Today’s meeting is not expected to produce any substantive results besides simply acknowledging the progress recorded in the Greek program. The Ministers are also expected to present European Stability Mechanism’s (ESM) medium-term measures on the Greek debt, as well as examining the three major issues: labour reforms, the 2018 GDP surplus target and fiscal measures for the next 2 years.

According to EU sources, a deal could be reached on the matters related to the second review of the Greek program on a technical level, as the differences between the two sides appear to have largely been overcome, while an agreement is also possible concerning the measures presented by the ESM on the Greek debt relief. Arriving at the meeting,

European Commissioner for Economic and Financial Affairs, Taxation and Customs, Pierre Moscovici told reporters outside the building that he was optimistic of making progress, especially regarding medium-term measures on the Greek debt. He stressed that demanding and reliable measures were necessary for the next two years, informing the press that talks would revolve around the fiscal measures the Greek government needs to implement to achieve a primary surplus for 2017 and 2018. On the thorny matter of whether the IMF would be on board the Greek program, the Commissioner expressed hope that a compromising solution would be found.

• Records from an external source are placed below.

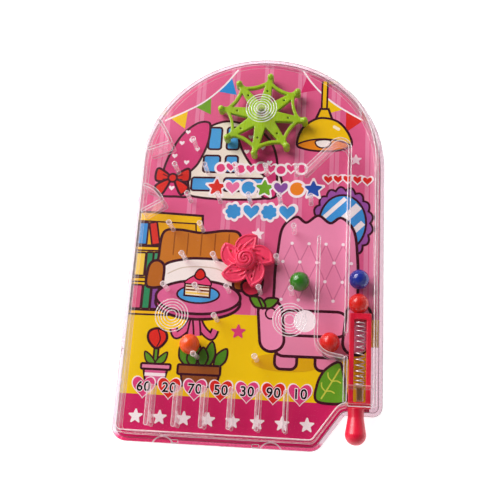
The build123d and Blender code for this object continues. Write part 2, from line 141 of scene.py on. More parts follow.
def moulded_plastic(name, colour, roughness=0.25, peel_mm=0.9, glow=0.0, coat=0.2, drift=0.10):
    """Glossy moulded plastic with a flow-marked colour and an orange-peel bump."""
    material, tree, output = new_material(name)
    place = place_of(tree)
    flow = add(tree, "ShaderNodeTexNoise", Vector=place, Scale=1 / (6 * MM), Detail=3.0)
    tone = add(tree, "ShaderNodeHueSaturation", Color=srgb(colour), Value=add(
        tree, "ShaderNodeMapRange", i0=flow.outputs["Fac"], i1=0.3, i2=0.7, i3=1 - drift, i4=1 + drift,
    ).outputs[0])
    peel = add(tree, "ShaderNodeTexNoise", Vector=place, Scale=1 / (peel_mm * MM), Detail=2.0)
    scratches = add(tree, "ShaderNodeTexNoise", Vector=add(
        tree, "ShaderNodeMapping", Vector=place, Scale=(1.0, 0.06, 1.0),
        Rotation=(0, 0, 0.7)).outputs[0], Scale=1 / (0.25 * MM), Detail=1.0)
    gloss = add(tree, "ShaderNodeMapRange", i0=scratches.outputs["Fac"], i1=0.35, i2=0.75,
                i3=roughness * 0.8, i4=roughness * 1.4)
    bump = add(tree, "ShaderNodeBump", Strength=0.12, Distance=0.05 * MM, Height=peel.outputs["Fac"])
    shader = add(tree, "ShaderNodeBsdfPrincipled", Base_Color=tone.outputs[0], IOR=1.5,
                 Roughness=gloss.outputs[0], Normal=bump.outputs[0], Coat_Weight=coat,
                 Coat_Roughness=0.08)
    if glow:
        shader.inputs["Subsurface Weight"].default_value = glow
        shader.inputs["Subsurface Radius"].default_value = (1.0, 0.5, 0.3)
        shader.inputs["Subsurface Scale"].default_value = 0.6 * MM
    tree.links.new(shader.outputs[0], output.inputs[0])
    return material


lime_acetal = moulded_plastic("lime_acetal", "#9CC80C", 0.30, glow=0.15)
coral_pvc = moulded_plastic("coral_soft_pvc", "#F23763", 0.38, glow=0.15, coat=0.1)
crimson_styrene = moulded_plastic("crimson_styrene", "#DE1238", 0.34, coat=0.12)
ball_plastics = {
    "ball_green": moulded_plastic("green_ball_styrene", "#2E8412", 0.20, coat=0.4),
    "ball_blue": moulded_plastic("blue_ball_styrene", "#142C98", 0.20, coat=0.4),
    "ball_red_lane": moulded_plastic("red_ball_styrene", "#E42012", 0.26, coat=0.25),
    "ball_orange": moulded_plastic("orange_ball_styrene", "#FB5A16", 0.28, coat=0.25),
}
ball_plastics["ball_red_pocket"] = ball_plastics["ball_red_lane"]
print("moulded plastics:", len(set(ball_plastics.values())) + 3)

# %% [markdown]
# ## Clear styrene
# The case, the rails and the pins are crystal styrene, IOR 1.59. Its walls are about a
# millimetre thick, so a ray is hardly bent: what the eye gets is a mirror gloss that grows
# towards the edges and a thin milky veil from handling. Full refraction would darken such thin
# walls without more samples, so the recipe lets light straight through and adds the gloss by
# Fresnel, and the veil as a little diffuse light in the fine scratches. Towards the edges the
# veil grows into a painted sheen, milky white that stands in for the glints of the clear edges.
# Raised ring marks and fillets get more of it: a little real haze and a painted glint that shows
# them as bright lines.

# %% Clear styrene


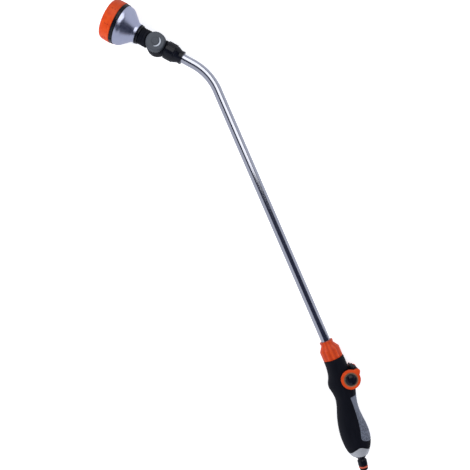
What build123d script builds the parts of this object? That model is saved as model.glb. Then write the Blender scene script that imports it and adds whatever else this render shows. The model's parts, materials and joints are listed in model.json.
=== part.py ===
from build123d import *
from math import cos, radians, sin, sqrt
import os

os.makedirs("parts", exist_ok=True)

# A watering wand, in millimetres. The tube runs along +X, from the handle up to the spray head.
# The head bends towards +Y, which is the wand's front, and the swivel's pin stands along Z.
# The handle's top face is X = 0. At the end, the whole wand is laid on its side on a floor.

# --- fits -----------------------------------------------------------------------------------
gap = 0.35            # between pieces that move past each other
running = 0.05        # radial clearance of a shaft in its own bearing
seat = 0.1            # radial clearance of a piece that is pushed in and stays
settling_steps = 20   # rounds in which the wand's three resting points are found

# --- tube -----------------------------------------------------------------------------------
tube_r = 8.0
tube_wall = 1.2
bend_angle = 38.0
bend_radius = 95.0
bend_reach = 536.0    # handle's top face to the corner of the bend
pivot_reach = 105.2   # corner of the bend to the swivel's pin

# --- compression fittings, alike at both ends of the tube -------------------------------------
spigot_r = 12.0
spigot_length = 13.0
cord_r = 1.25         # section of the tube's sealing rings
ferrule_r = 10.4
cone_end = 26.5       # open face of a nut to the end of its cone
collar_end = 32.5     # open face of a nut to its lip
collar_r = 11.25
handle_nut_r = 17.5
handle_nut_body = 17.5
tube_nut_r = 15.65
tube_nut_body = 16.6
handle_socket = 18.0  # how far the tube enters below the handle's top face
swivel_socket = 5.0   # where the tube stops inside the swivel's spigot

# --- grip -----------------------------------------------------------------------------------
grip_tilt = 9.9       # lean of the grip towards the front, in degrees
grip_corner = 40.0    # handle's top face to the corner where the grip leans
grip_skin = 3.5       # thickness of the soft sleeve
core_end = 129.5      # corner to the foot of the hard core
crown_low = 123.5     # corner to the low points of the crown's wave
crown_high = 116.5    # corner to the crest of the crown's wave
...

French Finance Minister Michel Sapin expressed the view that a dealm would be struck on the medium-term measures on the Greek debt, adding that Greece had made huge progress and that it was the first government that had implemented reforms. He added, however, that more measures were needed besides the fiscal policies.

Following the results of Sunday’s Italian referendum, with the voters rejecting the proposed reforms by Italian PM Mateo Renzi, the country’s Finance Minister Pier Carlo Padoan will not attend the meeting.